UC San Francisco scientists have designed a large-scale screen that efficiently identifies drugs that are potent cancer-killers when combined, but only weakly effective when used alone. Using this technique, the researchers eradicated a devastating blood cancer and certain solid tumor cells by jointly administering drugs that are only partially effective when used as single-agent therapies. The effort, a cross-disciplinary collaboration between UCSF researchers, is described in a study published April 9 in the journal Cell Reports.
When scientists developed the first targeted cancer therapies — drugs that interfere with specific biological circuits that cancer depends on for growth and survival — many thought they had finally cornered cancer. But cancer is a devastatingly clever disease that can outwit these precision medicines by “rewiring” itself to sidestep the circuits switched off by these drugs.

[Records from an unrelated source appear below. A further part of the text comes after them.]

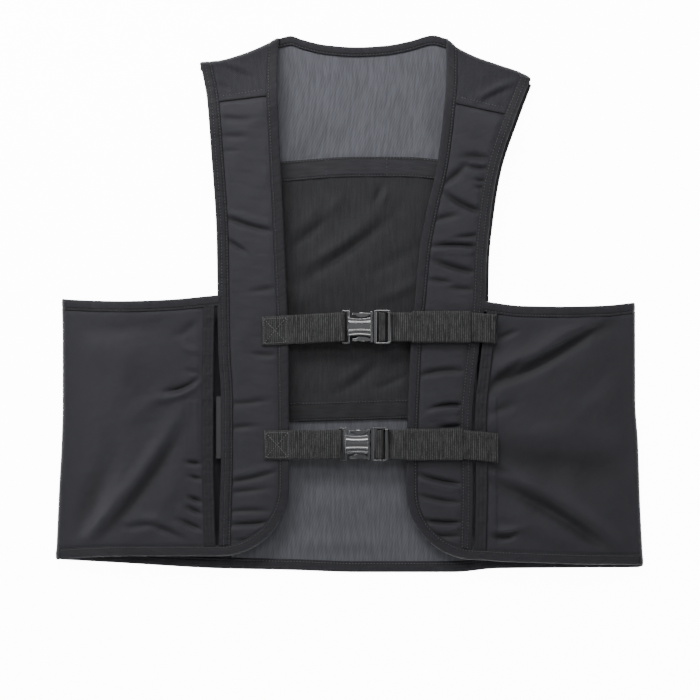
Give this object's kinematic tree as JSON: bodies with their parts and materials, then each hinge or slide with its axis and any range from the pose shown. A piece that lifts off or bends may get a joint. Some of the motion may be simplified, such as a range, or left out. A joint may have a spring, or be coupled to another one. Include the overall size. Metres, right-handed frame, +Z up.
{
  "type": "cooling vest",
  "caption": "Dark stretch cooling vest laid flat, with a mesh back, bound edges, side wings and webbing straps closed in front by side-release buckles.",
  "frame": {"origin": "the middle of the vest's outline on the surface that it lies on", "axes": "+Z up out of the surface, from the back of the vest to its front, +Y towards the shoulders, +X to the right as seen from above"},
  "size_m": [0.61, 0.5583, 0.024],
  "materials": {
    "stretch_cloth": "matt knitted stretch cloth",
    "back_mesh": "open knitted mesh",
    "pocket_mesh": "dark fine mesh",
    "binding": "folded stretch binding with stitch lines",
    "closing_tape": "brushed loop tape",
    "webbing": "ribbed woven webbing",
    "buckle_plastic": "glossy moulded plastic"
  },
  "bodies": {
    "root": {"back_panel": "back_mesh", "left_yoke": "back_mesh", "right_yoke": "back_mesh", "back_pocket": "pocket_mesh", "pocket_top_band": "pocket_mesh", "pocket_lower_band": "pocket_mesh", "neck_binding": "binding", "back_hem_binding": "binding", "left_hem_turn": "binding", "right_hem_turn": "binding", "slit_closing_tape": "closing_tape", "left_front_panel": "stretch_cloth", "left_wing": "stretch_cloth", "left_slit_band": "stretch_cloth", "left_front_binding": "binding", "left_side_binding": "binding", "left_back_arm_binding": "binding", "left_wing_binding": "binding", "right_front_panel": "stretch_cloth", "right_wing": "stretch_cloth", "right_slit_band": "stretch_cloth", "right_front_binding": "binding", "right_side_binding": "binding", "right_back_arm_binding": "binding", "right_wing_binding": "binding", "upper_buckle_housing": "buckle_plastic", "upper_buckle_plug": "buckle_plastic", "upper_left_webbing": "webbing", "upper_right_webbing": "webbing", "upper_strap_keeper": "webbing", "lower_buckle_housing": "buckle_plastic", "lower_buckle_plug": "buckle_plastic", "lower_left_webbing": "webbing", "lower_right_webbing": "webbing", "lower_strap_keeper": "webbing"}
  },
  "joints": []
}
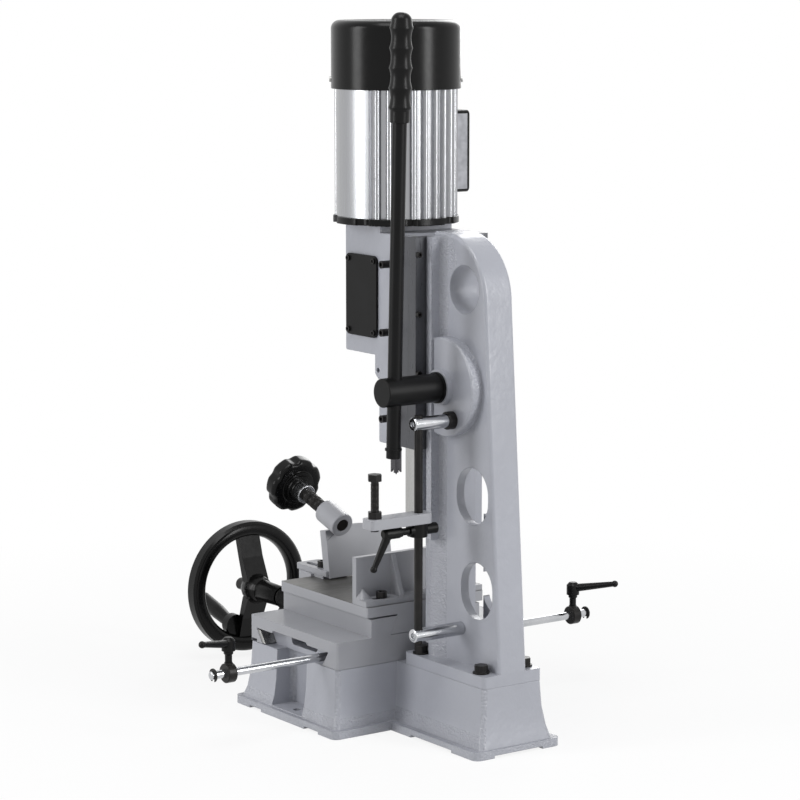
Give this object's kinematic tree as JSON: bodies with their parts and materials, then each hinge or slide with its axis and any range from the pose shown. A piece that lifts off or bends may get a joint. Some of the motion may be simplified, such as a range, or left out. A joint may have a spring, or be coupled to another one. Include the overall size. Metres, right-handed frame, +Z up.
{
  "type": "benchtop mortiser",
  "caption": "Hollow-chisel mortiser: ribbed motor over a sliding head on a cast column, long feed lever, and a table fed across by a handwheel, with fence, clamp and stops",
  "frame": {"origin": "midway between the two bench bolt holes, on the plane the base stands on", "axes": "+X to the right of the person who stands at the handwheel and works the machine, +Y to the rear, towards the column, +Z up"},
  "size_m": [0.5979, 0.6695, 0.8479],
  "materials": {
    "grey_casting": "painted silver grey casting",
    "machined_steel": "machined",
    "tool_steel": "ground",
    "motor_aluminium": "extruded",
    "bronze": "turned",
    "chrome_steel": "polished",
    "black_steel": "blackened",
    "black_paint": "gloss black",
    "black_plastic": "satin",
    "black_lever": "satin black"
  },
  "bodies": {
    "base": {"base_casting": "grey_casting", "feed_rack": "machined_steel", "column_casting": "grey_casting", "column_bolts": "black_steel", "gear_cover": "grey_casting", "drive_bushes": "bronze", "upper_stud": "chrome_steel", "lower_stud": "chrome_steel", "stud_nut": "black_steel", "guide_rod": "black_steel", "stop_rods": "chrome_steel", "rod_rings": "black_steel"},
    "head": {"head_casting": "grey_casting", "keeper_strips": "machined_steel", "head_screws": "black_steel", "head_gib": "machined_steel", "head_set_screws": "black_steel", "chuck_cover": "black_paint", "head_rack": "machined_steel", "chisel_holder": "black_steel", "mortise_chisel": "tool_steel", "motor_flange": "black_paint", "motor_body": "motor_aluminium", "fan_cover": "black_paint", "stator": "machined_steel", "motor_bearings": "tool_steel", "switch_box": "black_plastic"},
    "spindle": {"motor_rotor": "machined_steel", "cooling_fan": "black_plastic", "drill_chuck": "tool_steel", "auger_bit": "tool_steel"},
    "rocker": {"switch_rocker": "black_plastic"},
    "lever": {"drive_shaft": "machined_steel", "drive_gear": "machined_steel", "lever_hub": "black_paint", "lever_bar": "black_paint", "lever_grip": "black_plastic"},
    "saddle": {"saddle_casting": "grey_casting", "cross_gib": "machined_steel", "cross_gib_screws": "bronze", "feed_bracket": "black_paint"},
    "wheel": {"handwheel": "black_paint", "feed_shaft": "machined_steel"},
    "grip": {"wheel_grip": "black_plastic"},
    "table": {"table_plate": "grey_casting", "rear_fence": "grey_casting", "table_screws": "black_steel", "clamp_bracket": "grey_casting"},
    "pad": {"pressure_pad": "black_steel"},
    "screw": {"clamp_screw": "black_steel", "star_knob": "black_plastic"},
    "collar_right": {"stop_collar_right": "black_steel"},
    "collar_left": {"stop_collar_left": "black_steel"},
    "stop_lever_r": {"stop_lever_right": "black_lever"},
    "stop_lever_l": {"stop_lever_left": "black_lever"},
    "depth_carrier": {"depth_collar": "black_steel"},
    "depth_handle": {"depth_lever": "black_lever"},
    "depth_swing": {"depth_arm": "grey_casting", "depth_bolt": "black_steel", "depth_nut": "black_steel"}
  },
  "joints": [
    {"name": "head_slide", "type": "slide", "parent": "base", "child": "head", "axis": [0, 0, -1], "range_m": [0, 0.08]},
    {"name": "spindle_spin", "type": "hinge", "parent": "head", "child": "spindle", "pos_m": [0, 0.033, 0.68], "axis": [0, 0, 1], "continuous": true},
    {"name": "switch_tilt", "type": "hinge", "parent": "head", "child": "rocker", "pos_m": [-0.083, 0.033, 0.68], "axis": [0, 1, 0], "range_deg": [0, 12]},
    {"name": "feed_lever", "type": "hinge", "parent": "base", "child": "lever", "pos_m": [0.1, 0.173, 0.418], "axis": [1, 0, 0], "range_deg": [0, 107]},
    {"name": "saddle_slide", "type": "slide", "parent": "base", "child": "saddle", "axis": [1, 0, 0], "range_m": [-0.1, 0.1]},
    {"name": "wheel_turn", "type": "hinge", "parent": "saddle", "child": "wheel", "pos_m": [0, -0.308, 0.093], "axis": [0, 1, 0], "range_deg": [-480, 480]},
    {"name": "grip_spin", "type": "hinge", "parent": "wheel", "child": "grip", "pos_m": [0.01847, -0.318, 0.04226], "axis": [0, -0.9563, 0.2924], "continuous": true},
    {"name": "table_slide", "type": "slide", "parent": "saddle", "child": "table", "axis": [0, 1, 0], "range_m": [-0.05, 0.03]},
    {"name": "clamp_push", "type": "slide", "parent": "table", "child": "pad", "axis": [0, 0.9494, -0.314], "range_m": [0, 0.035]},
    {"name": "clamp_turn", "type": "hinge", "parent": "pad", "child": "screw", "pos_m": [0.022, -0.05, 0.2175], "axis": [0, 0.9494, -0.314], "range_deg": [0, 3155]},
    {"name": "stop_right_slide", "type": "slide", "parent": "base", "child": "collar_right", "axis": [1, 0, 0], "range_m": [-0.08, 0.012]},
    {"name": "stop_left_slide", "type": "slide", "parent": "base", "child": "collar_left", "axis": [1, 0, 0], "range_m": [-0.012, 0.08]},
    {"name": "stop_right_lock", "type": "hinge", "parent": "collar_right", "child": "stop_lever_r", "pos_m": [0.256, 0.058, 0.11], "axis": [0, 0, 1], "range_deg": [-60, 60]},
    {"name": "stop_left_lock", "type": "hinge", "parent": "collar_left", "child": "stop_lever_l", "pos_m": [-0.256, 0.058, 0.11], "axis": [0, 0, 1], "range_deg": [-60, 60]},
    {"name": "depth_slide", "type": "slide", "parent": "base", "child": "depth_carrier", "axis": [0, 0, 1], "range_m": [-0.09, 0.03]},
    {"name": "depth_lock", "type": "hinge", "parent": "depth_carrier", "child": "depth_handle", "pos_m": [0.1, 0.193, 0.25895], "axis": [1, 0, 0], "range_deg": [-60, 60]},
    {"name": "depth_swivel", "type": "hinge", "parent": "depth_carrier", "child": "depth_swing", "pos_m": [0.082, 0.193, 0.273], "axis": [0, 0, 1], "range_deg": [-105, 60]}
  ],
  "couplings": [
    {"joint": "feed_lever", "follows": "head_slide", "rad_per_m": 23.256},
    {"joint": "wheel_turn", "follows": "saddle_slide", "rad_per_m": 83.333},
    {"joint": "clamp_turn", "follows": "clamp_push", "rad_per_m": 1570.8}
  ]
}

“Many cancers either fail to respond to a single targeted therapy or acquire resistance after initially responding. The notion that combining targeted therapies is a far more effective way to treat cancer than a single-drug approach has long existed. We wanted to perform screens with saturating coverage to understand exactly what combinations should be explored,” said UCSF’s Jeroen Roose, PhD, professor of anatomy and senior author of the new study.
Scientists have found that when they target two distinct circuits with two different drugs — each of which is inadequate on its own — the aggregate effect can be greater than sum of its parts. However, figuring out which drugs can synergize to kill cancer remains a challenge.
To demonstrate the power of their screening system, the scientists searched for targeted therapies that could join forces to kill an aggressive blood cancer called T cell acute lymphoblastic leukemia (T-ALL). Their hunt began with a drug that targets PI3K, an enzyme that promotes the growth of many cancers, including T-ALL. Though drugs that target PI3K already exist, the current crop of PI3K inhibitors can slow, but normally can’t kill, this type of cancer.
“Nearly 65 percent of T-ALL patients have hyperactive PI3K, but most patients will likely not be cured by single-drug treatments. We wanted to find drugs that would kill T-ALL when combined with a PI3K inhibitor,” said Roose, a member of the UCSF Helen Diller Family Comprehensive Cancer Center. To find those drugs, the researchers turned to RNA interference (RNAi) — a technique that allows scientists to massively reduce the activity of specific genes. The discovery of RNAi, which occurs naturally in all animals and plants, and is now widely used in research, was a major breakthrough that was recognized with the 2006 Nobel Prize in Physiology or Medicine.
“RNAi is sort of a magic bullet for targeting specific genes,” said Michael T. McManus, PhD, professor at the UCSF Diabetes Center and study co-author, who designed the screen with Roose. “Although there is a great deal of fascinating underlying biology that relates to RNAi, most scientists use it as a tool to ‘turn down the volume’ of a specific gene in a cell.”